The ECJ has said this must stop. This means that younger women will have to pay more for their car insurance and men will have to pay more for their pension annuities even though their benefits in each case will remain the same.

Supporters of anti-discrimination laws are unlikely to be unduly bothered by this ruling. They will say that the whole point of insurance is to even out risk and that the ruling will promote a more equal society. But others are saying that the judgement is simply irrational. However much it may be desirable to counter discrimination between the sexes, they argue, some differences are just facts of life and we should live with them rather than try to iron them out through the law.

In the other case, the high court ruled that Derby City Council was within its rights to disqualify Eunice and Owen Johns, a couple in their sixties who have fostered children in the past, from fostering any more because their Pentecostal Christian beliefs mean they are not prepared to tell a child that a ‘homosexual lifestyle’ is acceptable.

The case had been brought by a group of Christian evangelicals, led by the Christian Legal Centre, which had argued that their supporters should not be bound by equality regulations that cut against their religious conscience.

The judges in the case said: 'No one is asserting that Christians (or, for that matter, Jews or Muslims) are not ‘fit and proper’ persons to foster or adopt. No one is seeking to de-legitimise Christianity or any other faith or belief. On the contrary, it is fundamental to our law and our way of life that everyone is equal before the law and equal as a human being … entitled to dignity and respect'. But they could not be exempt from the law.

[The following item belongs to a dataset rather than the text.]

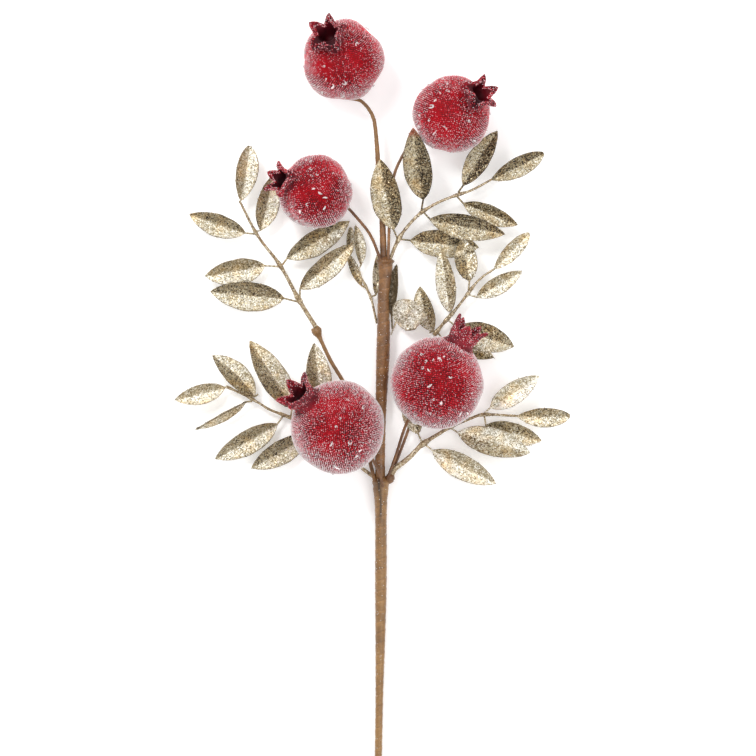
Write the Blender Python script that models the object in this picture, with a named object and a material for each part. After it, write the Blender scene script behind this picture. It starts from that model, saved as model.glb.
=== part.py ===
"""Artificial pomegranate spray, laid on its back on a table.

Five beaded pomegranates and forty glittered leaves on six sprigs, all wired to one paper-taped stem.
The layout below is in millimetres: X to the right, Y from the cut end up the stem, Z up from the table.
The finished spray hangs on one empty, which puts the origin under the middle of the whole spray.
"""
import bpy
import bmesh
from math import cos, pi, radians, sin, sqrt
from mathutils import Vector

MM = 0.001
GAP = 0.35                # air left between pieces that touch, mm
STEM_SIDES = 10
WIRE_SIDES = 8
STEM_STEP = 14.0          # distance between the rings of a thick stem, mm
WIRE_STEP = 9.0           # distance between the rings of a thin wire, mm

# Main stem: points on its middle line, each with the radius of the paper tape there.
STEM_LOWER = [(-1.5, 0, 3.2, 2.95), (-1, 30, 3.7, 2.95), (-0.5, 62, 4.4, 3.2), (0.3, 110, 5.6, 4.1),
              (0.7, 151, 6.7, 4.75), (0.7, 205, 8.3, 4.75), (0.6, 222, 8.8, 5.5), (0.6, 230, 9, 5.9)]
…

Others see the ruling as discriminating against religious belief. Mr and Mrs Johns said they were perfectly ready to give a home to a child who might turn out to be gay. Nor were they wanting to assert the right to indoctrinate a child in their own beliefs. It was simply that, out of religious conscience, they were unable actively to endorse homosexuality as acceptable as they were now being required to do to be foster parents.

To some, the case has parallels with another prominent recent case in which a Christian couple running a guest house in Cornwall were successfully prosecuted for refusing to provide accommodation to a gay couple seeking to share a room. Their defence had been that their Christian beliefs prevented them from allowing any couple that were not married from sharing a double-bedded room. But their refusal was ruled to be discriminatory against homosexuals. Their supporters said they were being forbidden by law from running their business according to their religious beliefs.

In general, opponents of the use of the law to fight discrimination tend to argue that it is simply too blunt an instrument. The law of unintended consequences means that injustices are bound to follow. Why should a loving and conscientious couple be stopped from fostering children just because they happen to hold views that were the norm for most of their own lives? And the use of the law in this way produces absurd inconsistencies too, it’s argued. If it is so important to protect children from foster parents who do not regard homosexuality as being as acceptable as other ‘lifestyles’, then why should not all children be so protected, including from the many natural parents who may hold this view?

Others are prepared to acknowledge that there is a role for the law in fighting discrimination but argue that, as with everything else in life, a balance has to be struck and judgement applied. For example, they might argue, it is now generally accepted that it would be simply wrong for a hotelier to turn away a guest because he is black or a Jew or Muslim or gay and there should be laws to prohibit such behaviour. But whether a hotelier should actually be prosecuted for doing so is another matter. In some cases maybe he should be; in others, maybe not. But, they might say, it seems oppressive to prosecute a Christian couple who sincerely hold what to many other people seems just a cranky notion these days, that only married people should be able to share a bed in their hotel. The market, not the law, should determine what happens to them.

But supporters of anti-discrimination laws argue that it is only by having such legislation and being ready to bring prosecutions in line with them that progress can be made. The law acts to deter behaviour and steer opinion. It is only because we have laws in place that women are gradually becoming equal with men, that being gay is no longer the social stigma it once was and that the days when landlords could put signs in their windows saying ‘No niggers’ are now truly in the past.

What’s your view?

  • Do you think anti-discrimination laws are more a force for good or bad?
  • What do you make of the ECJ ruling on gender discrimination in the insurance industry?
  • Do you think it right or not that the law should support councils in refusing to allow Christians who deny the acceptability of homosexuality to become foster parents?
  • Should the Cornish hoteliers who turned away a gay couple have been prosecuted or not?
  • Do you think anti-discrimination laws should be extended or curtailed?
  • And if you could make one change to the law regarding discrimination, what would it be?